The results are being reported today in the journal Nature Nanotechnology, in a paper by Michael Strano, the Carbon P. Dubbs Professor in Chemical Engineering at MIT; postdoc Kumar Agrawal; and three others.

"If you confine a fluid to a nanocavity, you can actually distort its phase behavior," Strano says, referring to how and when the substance changes between solid, liquid, and gas phases. Such effects were expected, but the enormous magnitude of the change, and its direction (raising rather than lowering the freezing point), were a complete surprise: In one of the team''s tests, the water solidified at a temperature of 105 C or more. (The exact temperature is hard to determine, but 105 C was considered the minimum value in this test; the actual temperature could have been as high as 151 C.)

"The effect is much greater than anyone had anticipated," Strano says.

It turns out that the way water''s behavior changes inside the tiny carbon nanotubes—structures the shape of a soda straw, made entirely of carbon atoms but only a few nanometers in diameter—depends crucially on the exact diameter of the tubes. "These are really the smallest pipes you could think of," Strano says. In the experiments, the nanotubes were left open at both ends, with reservoirs of water at each opening.

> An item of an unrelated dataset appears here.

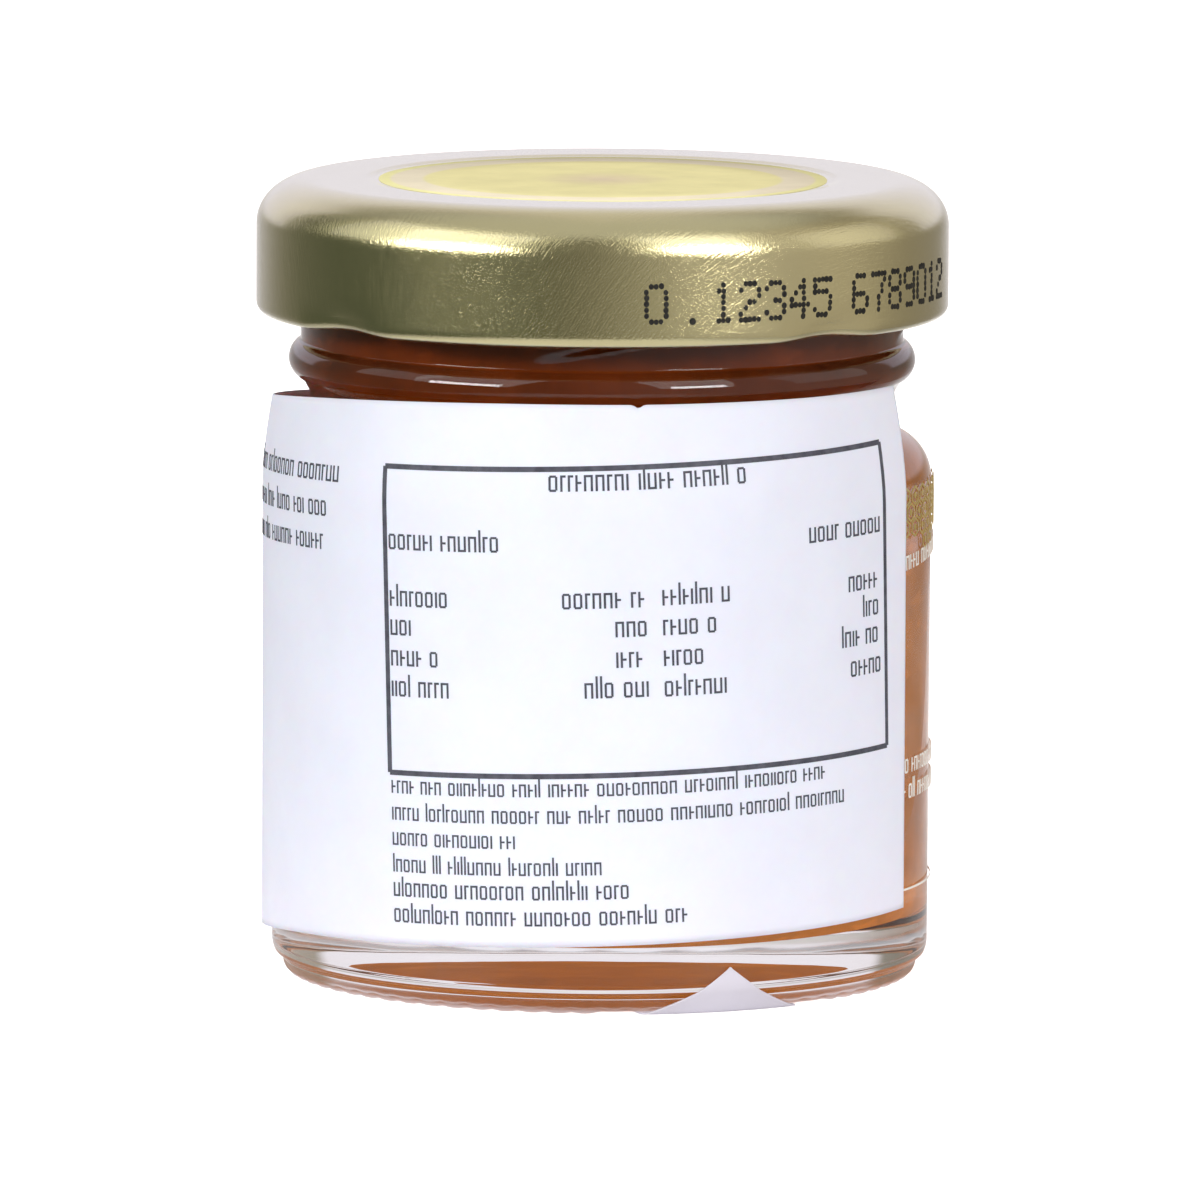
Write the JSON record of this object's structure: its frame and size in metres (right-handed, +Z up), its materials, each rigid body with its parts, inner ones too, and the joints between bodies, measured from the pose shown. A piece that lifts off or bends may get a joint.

Even the difference between nanotubes 1.05 nanometers and 1.06 nanometers across made a difference of tens of degrees in the apparent freezing point, the researchers found. Such extreme differences were completely unexpected. "All bets are off when you get really small," Strano says. "It''s really an unexplored space."

In earlier efforts to understand how water and other fluids would behave when confined to such small spaces, "there were some simulations that showed really contradictory results," he says. Part of the reason for that is many teams weren''t able to measure the exact sizes of their carbon nanotubes so precisely, not realizing that such small differences could produce such different outcomes.

In fact, it''s surprising that water even enters into these tiny tubes in the first place, Strano says: Carbon nanotubes are thought to be hydrophobic, or water-repelling, so water molecules should have a hard time getting inside. The fact that they do gain entry remains a bit of a mystery, he says.

Strano and his team used highly sensitive imaging systems, using a technique called vibrational spectroscopy, that could track the movement of water inside the nanotubes, thus making its behavior subject to detailed measurement for the first time.

The team can detect not only the presence of water in the tube, but also its phase, he says: "We can tell if it''s vapor or liquid, and we can tell if it''s in a stiff phase." While the water definitely goes into a solid phase, the team avoids calling it "ice" because that term implies a certain kind of crystalline structure, which they haven''t yet been able to show conclusively exists in these confined spaces. "It''s not necessarily ice, but it''s an ice-like phase," Strano says.

Because this solid water doesn''t melt until well above the normal boiling point of water, it should remain perfectly stable indefinitely under room-temperature conditions. That makes it potentially a useful material for a variety of possible applications, he says.